On December 21, 1946, Paul E. Plymell and Daphene M. Plymell, his wife, executed and delivered a warranty deed by way of a bona fide sale to the defendant Daniel S. Lee covering the South Half of Section 10, Township 2 North, Range 19, E.C.M., Texas County, Oklahoma, subject to a reservation of an un*741divided one-fourth interest in all oil, gas or other minerals in and under said property, for a valuable consideration.
Thereafter, on April 18, 1951, Daniel S. Lee and Letha Lee, husband and wife, executed and delivered to the defendant Erline Lee a quit claim mineral deed covering an undivided three-fourths interest in and to all oil, gas and other minerals in and under the East Half of the South Half of Section 10, Township 2 North, Range 19, E.C.M., in Texas County, Oklahoma, with the right to enter thereon and use so much of the surface as may be reasonable for the purpose of extracting oil, gas and minerals thereon and thereunder.
It is evident that Paul E. Plymell and his wife, in their deed to Daniel S. Lee, construed the terms of the deed from the plaintiffs to Paul E. Plymell as reserving to the plaintiffs a one-fourth interest in all oil, gas or other minerals in and under said property. And in the quit claim deed the then owners conveyed to Erline Lee an undivided three-fourths interest as above described. It is further evident that the grantors had in mind, if this land were developed for oil, gas and other minerals and actual production was had, so long as the title vested in Paul E. Plymell the grantors would receive one-half of the royalty. If, however, Paul E. Plymell made a bona fide sale to a third party, then the grantors agreed that their interest in the oil, gas and other minerals should be reduced to one-fourth of said interest.
Attorneys for the plaintiffs seek to put a different and somewhat strained construction upon this reservation clause. It is their contention that notwithstanding the third section of the reservation clause plaintiffs still own an “an undivided one-half interest in and to all oil, gas and minerals, and all oil, gas and mineral right upon and under” the described lands.

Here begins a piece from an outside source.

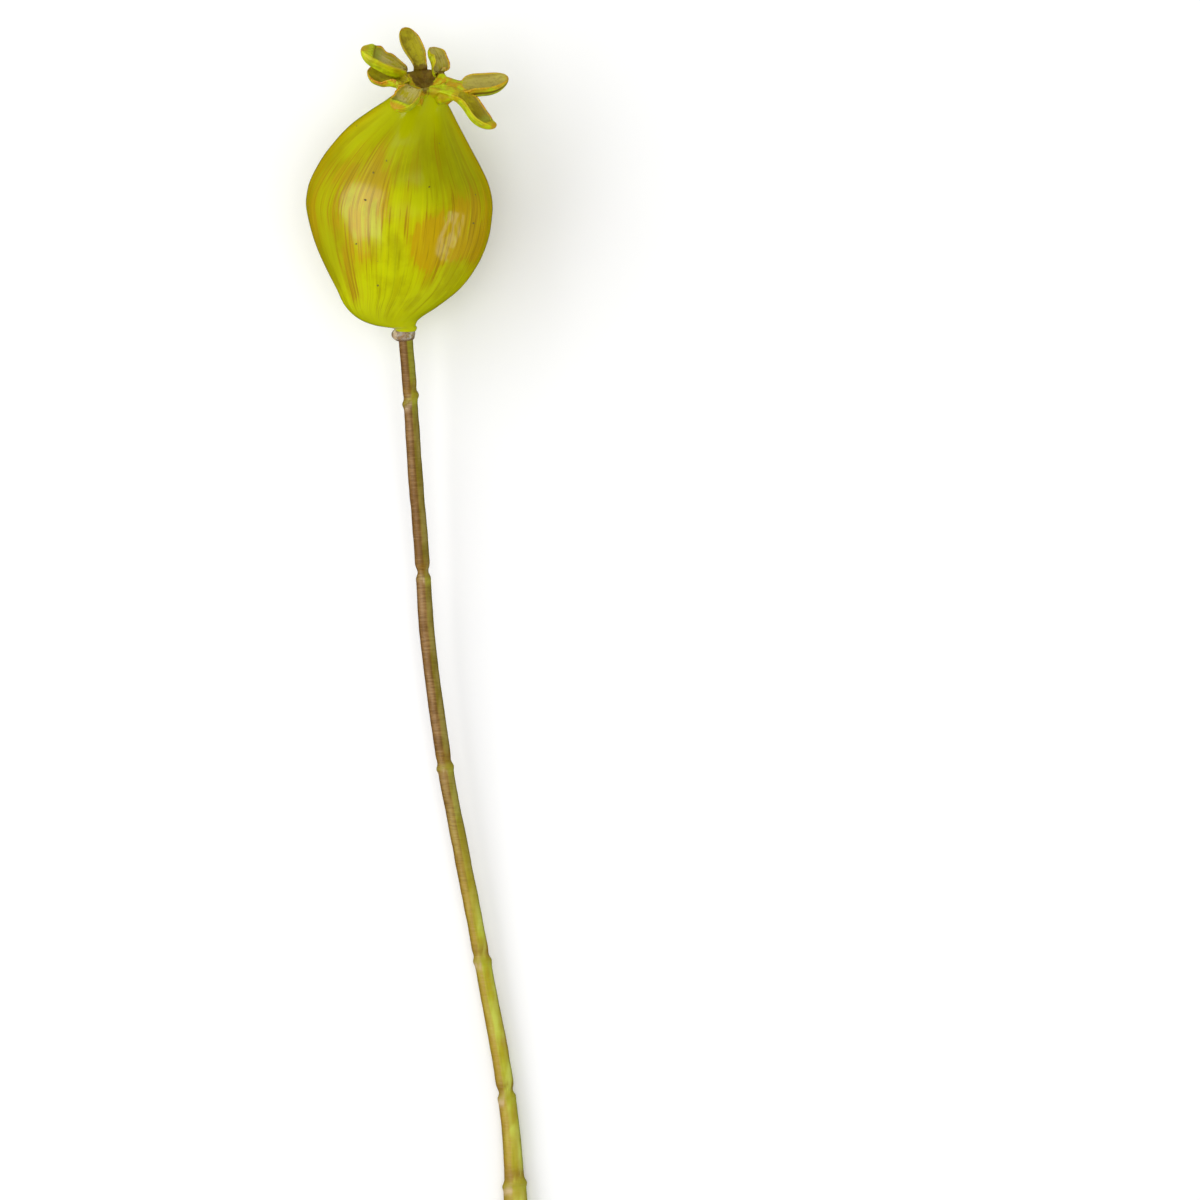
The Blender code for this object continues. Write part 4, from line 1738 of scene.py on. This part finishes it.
@dataclass
class Collar:
    """The clear ring round the joint of pod and stem, fuller on its left."""

    finish: ClearGlue
    length: float = 2.4
    bore: float = 1.35
    sides: int = 96
    profile: tuple[tuple[float, float], ...] = (      # (share of the length, outer radius)
        (-0.42, 2.05),
        (-0.25, 2.22),
        (0.0, 2.30),
        (0.3, 2.22),
        (0.55, 2.05),
        (0.70, 1.86),
        (0.78, 1.62),
    )
    bulge: float = 0.85           # how much fuller it is on its left
    waves: Waves = Waves(0.05, 2.4, 17)
    outer_rings: int = 26
    wrap: float = 2.5             # radius that the waves are wrapped on
    bore_shares: tuple[float, ...] = (0.72, 0.4, -0.3)     # rings inside, from its lower end up

    def build(self, stem: Stem, shift: Array) -> bpy.types.Object:
        """Make the collar.

        Args:
            stem: the stem whose top the collar holds.
            shift: how far the fixed frame lies from the sizes' own origin.

        Returns:
            The collar's object, which stands for the node collar.
        """
        top_y = stem.plan[-1][0]
        top, below = stem.point([top_y, top_y - 1.0])
        down = unit(below - top)
        right = unit(np.cross(down, [0.0, 0.0, 1.0])) * -1
        up = np.cross(right, down)
        shares = np.linspace(self.profile[0][0], self.profile[-1][0], self.outer_rings)
        outer = smooth(self.profile, shares)[:, 0]
        angles = 2 * math.pi * np.arange(self.sides) / self.sides
        spin = np.cos(angles)[:, None] * right + np.sin(angles)[:, None] * up
        circle = np.column_stack([np.cos(angles), np.sin(angles)]) * self.wrap
        side = -np.cos(angles)
        rings = []
        for share, radius in zip(shares, outer):
            belly = math.sin(math.pi * min(max((share + 0.5) / 1.4, 0.0), 1.0))
            fuller = radius + self.bulge * belly * np.maximum(side, 0.0) ** 1.5
            fuller = fuller + self.waves.at(circle + share)
            rings.append(top + down * (share * self.length) + spin * fuller[:, None])
        for share in self.bore_shares:
            rings.append(top + down * (share * self.length) + spin * self.bore)
        points = np.vstack(rings) + shift
        faces = tube_faces(len(rings), self.sides)
        last = (len(rings) - 1) * self.sides
        for index in range(self.sides):
            beside = (index + 1) % self.sides
            faces.append((last + index, last + beside, beside, index))
        low_edge = np.concatenate([np.repeat(ease((shares - 0.5) / 0.25), self.sides),
                                   np.ones(len(self.bore_shares) * self.sides)])
        piece = make_piece("clear_collar", points, faces, self.finish.material(),
                           {"low_edge": low_edge})
        face_outwards(piece)
        settle(piece, "collar")
        return piece


@dataclass
class Specks:
    """Grains of dried paint scattered over the pod by geometry nodes."""

    finish: Speck
    per_square_metre: float = 9000.0
    size: float = 0.22
    seed: int = 11

    def sizes(self) -> dict[str, float]:
        """The grains' sizes by the names of the tree's inputs."""
        return {"Density": self.per_square_metre, "Grain Size": self.size}

    def tree(self, material: bpy.types.Material) -> bpy.types.NodeTree:
        """Geometry nodes that scatter flattened grains over a surface.

        Args:
            material: the grains' finish.

        Returns:
            The node tree.
        """
        graph, enter = start_tree("scattered_grains", self.sizes())
        points = graph.node("GeometryNodeDistributePointsOnFaces", {}, {
            "Mesh": enter.outputs["Geometry"], "Density": enter.outputs["Density"],
            "Seed": self.seed})
        ball = graph.node("GeometryNodeMeshIcoSphere", {}, {"Radius": MM, "Subdivisions": 2})
        grain = graph.node("GeometryNodeSetShadeSmooth", {}, {0: ball.outputs["Mesh"]})
        chance = graph.node("FunctionNodeRandomValue", {"data_type": "FLOAT"}, {
            2: 0.25, 3: 1.0, "Seed": self.seed})
        size = Wire(graph, chance.outputs[1])
        size = size * size * Wire(graph, enter.outputs["Grain Size"])
        stretch = graph.node("ShaderNodeCombineXYZ", {}, {0: size, 1: size * 1.6, 2: size * 0.3})
        placed = graph.node("GeometryNodeInstanceOnPoints", {}, {
            "Points": points.outputs["Points"], "Instance": grain.outputs[0],
            "Rotation": points.outputs["Rotation"], "Scale": stretch.outputs[0]})
        return end_tree(graph, placed.outputs[0], material)

    def build(self, surface: bpy.types.Object) -> bpy.types.Object:
        """Scatter the grains over a surface.

        Args:
            surface: the mesh object that the grains lie on.

        Returns:
            The grains as one plain mesh object.
        """
        ground = add_object("grain_ground", surface.data.copy())
        piece = grow(ground, self.tree(self.finish.material()), self.sizes(), "paint_specks")
        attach(piece, "root")
        return piece


# ---------------------------------------------------------------- studio


class Side(Enum):
    """Where a softbox stands, seen from the camera."""

    LEFT = -1
    RIGHT = 1
    ABOVE = 0


@dataclass(frozen=True)
class Softbox:
    """A rectangular light that looks at the pod."""

    side: Side
    tilt: float           # degrees from straight above
    swing: float          # degrees towards the crown
    distance: float
    size: tuple[float, float]
    power: float
    shines: bool = True   # whether its reflection shows
    lights: bool = True   # whether it lights rough surfaces

    def build(self, target: Vector) -> None:
        """Add the light.

        Args:
            target: the point that it looks at.
        """
        light = bpy.data.lights.new(f"softbox_{self.side.name.lower()}", "AREA")
        light.shape = "RECTANGLE"
        light.size, light.size_y = self.size
        light.energy = self.power
        thing = add_object(light.name, light)
        tilt, swing = math.radians(self.tilt), math.radians(self.swing)
        sign = self.side.value or 1
        away = Vector((sign * math.sin(tilt) * math.cos(swing), math.sin(swing),
                       math.cos(tilt) * math.cos(swing)))
        thing.location = target + away * self.distance
        thing.rotation_mode = "QUATERNION"
        thing.rotation_quaternion = away.to_track_quat("Z", "Y")
        thing.visible_camera = False
        thing.visible_glossy = self.shines
        thing.visible_diffuse = self.lights


@dataclass
class Studio:
    """Pale floor, softboxes and a long lens that looks straight down."""

    floor: Ground
    view_centre: tuple[float, float] = (41.1, 7.0)
    view_height: float = 20.0
    view_width: float = 271.2
    camera_height: float = 2.4    # metres above the view's own height
    sensor: float = 36.0
    far_limit: float = 20.0       # metres that the camera sees
    floor_half: float = 4.0       # metres from the floor's middle to its edges
    world_strength: float = 0.50
    boxes: tuple[Softbox, ...] = (
        Softbox(Side.LEFT, 47.0, 2.0, 0.8, (1.30, 0.56), 4.2, shines=False),
        Softbox(Side.LEFT, 46.5, 2.0, 0.8, (1.44, 0.80), 8.4, lights=False),
        Softbox(Side.RIGHT, 76.0, -24.0, 0.8, (0.46, 0.24), 0.75),
        Softbox(Side.ABOVE, 8.0, 62.0, 1.2, (0.9, 0.5), 0.8),
        Softbox(Side.ABOVE, 2.0, -6.0, 1.4, (1.0, 1.0), 6.8, shines=False),
    )

    def build(self, shift: Array) -> None:
        """Add the floor, the lights, the world and the camera.

        Args:
            shift: how far the fixed frame lies from the sizes' own origin.
        """
        scene = bpy.context.scene
        corners = np.array([(-1, -1, 0), (1, -1, 0), (1, 1, 0), (-1, 1, 0)]) * (
            self.floor_half / MM)
        floor = make_piece("floor", corners, [(0, 1, 2, 3)], self.floor.material(), {})
        floor.visible_glossy = False
        world = bpy.data.worlds.new("studio")
        world.use_nodes = True
        background = world.node_tree.nodes["Background"]
        background.inputs["Color"].default_value = (1.0, 1.0, 1.0, 1.0)
        background.inputs["Strength"].default_value = self.world_strength
        world.cycles_visibility.glossy = False
        scene.world = world
        low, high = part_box("pod")
        for box in self.boxes:
            box.build((low + high) / 2)
        lens = bpy.data.cameras.new("long_lens")
        lens.sensor_width = self.sensor
        lens.lens = self.sensor * self.camera_height / (self.view_width * MM)
        lens.clip_end = self.far_limit
        camera = add_object("long_lens", lens)
        camera.location = (
            (self.view_centre[0] + shift[0]) * MM,
            (self.view_centre[1] + shift[1]) * MM,
            (self.view_height + shift[2]) * MM + self.camera_height,
        )
        scene.camera = camera
        scene.view_settings.view_transform = "Standard"


def frame_shift(pod: Pod) -> Array:
    """How far the fixed frame lies from the sizes' own origin, read from the pod's box.

    Args:
        pod: the pod with its own sizes.

    Returns:
        The shift in millimetres.
    """
    low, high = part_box("pod")
    own_low, own_high = pod.outline_box()
    return (np.array(low) + np.array(high)) / (2 * MM) - (own_low + own_high) / 2


def main() -> None:
    """Build every piece in order."""
    pod = Pod(PodPaint("pod_paint", "pod_skin", roughness=0.16, specular=0.50))
    shift = frame_shift(pod)
    log.info("frame lies %s mm from the sizes' origin", np.round(shift, 3))
    pod_piece = pod.build(shift)
    log.info("pod: %d faces", len(pod_piece.data.polygons))
    crown = Crown(CrownPaint("crown_paint", "crown_lobes", roughness=0.42, specular=0.25))
    crown.place(pod)
    log.info("crown: %d faces", len(crown.build(shift).data.polygons))
    stem = Stem(StemPaint("stem_paint", "stem_skin", roughness=0.45, specular=0.4))
    stem.place(pod)
    log.info("stem: %d faces", len(stem.build(shift).data.polygons))
    collar = Collar(ClearGlue("clear_glue", "clear_collar", roughness=0.07, transmission=0.68))
    log.info("collar: %d faces", len(collar.build(stem, shift).data.polygons))
    specks = Specks(Speck("dried_paint", "pod_skin", roughness=0.6))
    log.info("specks: %d faces", len(specks.build(pod_piece).data.polygons))
    Studio(Ground("pale_floor", "", roughness=0.7, specular=0.1)).build(shift)


if __name__ == "__main__":
    logging.basicConfig(level=logging.INFO, format="%(name)s: %(message)s")
    main()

The reservation made by the plaintiffs in their deed to Paul E. Plymell apparently is the only one that needs consideration because the rights of the present owners of the land, the defendants Daniel S. Lee and Erline Lee under their deed from Paul E. Plymell are clearly stated.
Evidently Paul E. Plymell was a relative, or a member of the same family as the plaintiffs and so long as the title vested in him their interest would be one-half, but if he sold to someone else, who perhaps might not be willing to accept the original reservation, and it would become necessary to reduce the reservation made for the benefit of the plaintiffs, then their interest should be reduced to one fourth.
Royalty is nothing more or less than an interest in the oil, gas and other minerals underlying the land. It remains royalty if the land is undeveloped, and if there is production, the production must be divided in proportion to the royalty interests held by the respective parties. To assume, as contended by the plaintiffs, that the plaintiffs still own one half of the oil, gas and other minerals but that their production from royalty would be reduced to one fourth is illogical. If they are entitled to but one fourth of the royalty, they certainly have but a one-fourth interest in the oil, gas and minerals.
It is the judgment of the court, therefore, that the proper construction of the reservation clause is that the plaintiffs own a one-fourth interest in the oil, gas and other minerals and that they are entitled to a one-fourth interest in the production therefrom. It logically follows that the grantees of Paul E. Plymell, the defendants herein, are the owners of three fourths of the minerals, that they are entitled to three fourths of the production therefrom, and that they have the same right to explore and develop said royalty interest as the plaintiffs reserve for themselves in the first section of the reservation clause.
Form of judgment may be submitted within ten days from this date.